1. Volume of bills and time constraints
The legislature files hundreds of bills every session, and each one is important to some group of people. It would be impossible for the legislature to consider every bill within the annual forty day legislative session. Some bills are only a paragraph or so in length, and others are several pages. It takes time to draft bills, consider the wording, and consider how the bill’s passage would affect Georgians.
2. Disconnect between voters’ behavior and voters’ best interests
Voters do not always act in their best interest; they do not always elect the person that will best represent them. For many reasons, the makeup of the legislature does not reflect the makeup of the state of Georgia, and this disconnect affects the decision making process. Even if incumbent legislators actively vote for bills that their constituents are opposed to, the majority of incumbents who run for reelection are elected again. Moreover, the number of voters who contact their legislators and ask them to vote a certain way is small compared to the number who vote in elections. It is rare that constituents will be able to change a legislator’s vote on a bill since legislators know the number of people who vote for them will probably not drastically change. Legislators have to balance other factors when deciding how to vote in addition to their constituents’ opinions, like their party’s stance, the stance of campaign contributors, their personal beliefs, and what they believe is best for their district.

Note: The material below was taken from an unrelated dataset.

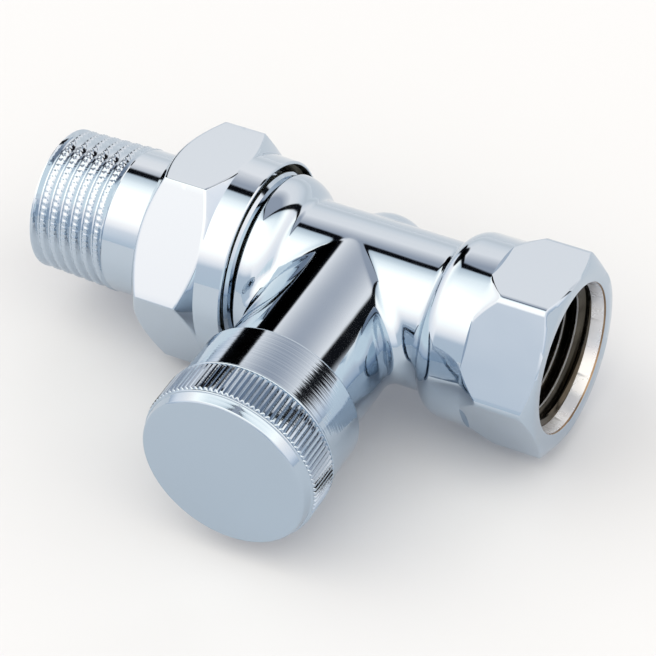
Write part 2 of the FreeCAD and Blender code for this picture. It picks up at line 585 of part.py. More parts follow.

Ultimately, bills need the support of leadership in order to pass. In Georgia, the majority in both chambers and the executive branch are controlled by the same party. The majority party also decides which committees bills are assigned to and picks the chairs of the committees. The committee chairs pick which bills they hold hearings on and which bills they send to the floor for voting. Therefore, a bill needs to be at least somewhat popular with some members of the majority in order to receive a vote from the full House or senate. The majority can also easily kill a bill by assigning it to a committee where it will not receive a hearing, or by not putting the bill on the calendar to be voted on. The bill also needs to be signed by the governor. Since the governor and the legislature are controlled by the same party, if the governor vetoes a bill, it is very unlikely that the legislature would decide to overrule it.
4. The Governor
The governor will run a campaign around several issues that he or she hopes to address during his or her term. However, the governor has limited power to enact change by himself. For this reason, the governor appoints different members of each legislative chamber as floor leaders. They will propose and advocate for bills that match the governor’s policy goals. Since the governor and the majority in both houses in Georgia are members of the same party, the floor leader’s bills will usually receive attention from the legislature. It is difficult to stop a bill that is supported by the governor, since he represents all of Georgia, and has the support of the majority of the legislature.
5. House/Senate Rivalry
The house and the senate are often at odds with each other. The house leadership may purposely ignore a senate bill for this reason. In Georgia, the numbers of majority and minority members in the house are closer than in the senate where there are many more majority members than minority members. A bill popular with the senate may not receive as much support in the house because of the different party makeups.
6. Whips and caucuses
Not every member of the legislature is informed of all of the bills. Before most meetings of the legislature, the Republicans and the Democrats meet in their separate caucuses. A caucus is a group of legislators with some commonality; for example, in addition to party caucasus, there is also a women’s caucus and caucasus based on geographical location. In the caucus meetings, the leadership for the party will usually go over the bills that are scheduled to be voted on that day. In this way, each member of the party knows what the party’s stance on the different bills is, as well as any amendments or issues with the bill that may be brought up on the floor. Furthermore, each party has a whip, which is a member responsible for compiling the briefings on the bills and encouraging party members to vote in accord with the party’s stance.
7. Playing with time
During the legislative session, those who set the calendar can arrange the order of the bills strategically. If a chairman of one committee is waiting to see how another legislator votes before deciding on how to vote on that legislator’s bill, he or she may request that his or her bill is placed later in the order. If there is a particularly controversial bill that the majority wants passed, they may schedule that bill for the end of the day, when people are tired and will want to pass it without much debate. Those who are not able to influence the calendar can still influence the way the session unfolds. They can attempt to filibuster until they are certain that their bill will be receiving the votes it needs to pass, they can motion to table a bill for later to see if they can garner more support, or they can motion to remove bills from the table if they think it is a good time to discuss it. The bills’ authors can also limit discussion and how many questions are asked.
8. Follow the money
Oftentimes, companies will work with a legislator to propose a bill that is in their best interest. The company may even draft the same or very similar bills and try to get them passed in several states so that the company can operate more easily around the country. For example, a large agricultural company might try to pass laws that denote a lower property tax rate for land used for agricultural purposes. Companies can have their own lawyers draft bills and then send them to a legislator to file. Large companies that have substantial budgets for campaign contributions and lobbyists can contact and influence several members of the legislature. While outright bribery is of course not permitted, there are softer forms of acquiring votes. Campaign donations, sponsorships of events, and gifts of meals or products can be legally given to legislators. If a legislator wants to continue receiving the support from this company’s industry, he or she may continue to vote or even author the bills that the company is in support of. These industry-specific bills generally do not attract a lot of public attention from those outside the industry, as they can be hard to understand if one is not familiar with the concepts or jargon used. Nevertheless, they can have a big impact on industry in the state. Furthermore, companies that operate within the state have a large sway in bills. Companies like Delta, Coca-Cola, and Home Depot operate in Georgia and bring millions to its economy every year. The state has an interest in keeping these companies happy so that they continue to operate and contribute to the economy. Therefore, if several large companies are in favor of or opposed to a bill, there is a good chance the legislature will conform to the companies’ opinion. Georgia is consistently ranked as one of the best states to do business in, and the government wants to keep it that way. In some instances, the weight of the companies’ wishes outweigh the wishes of Georgia’s citizens.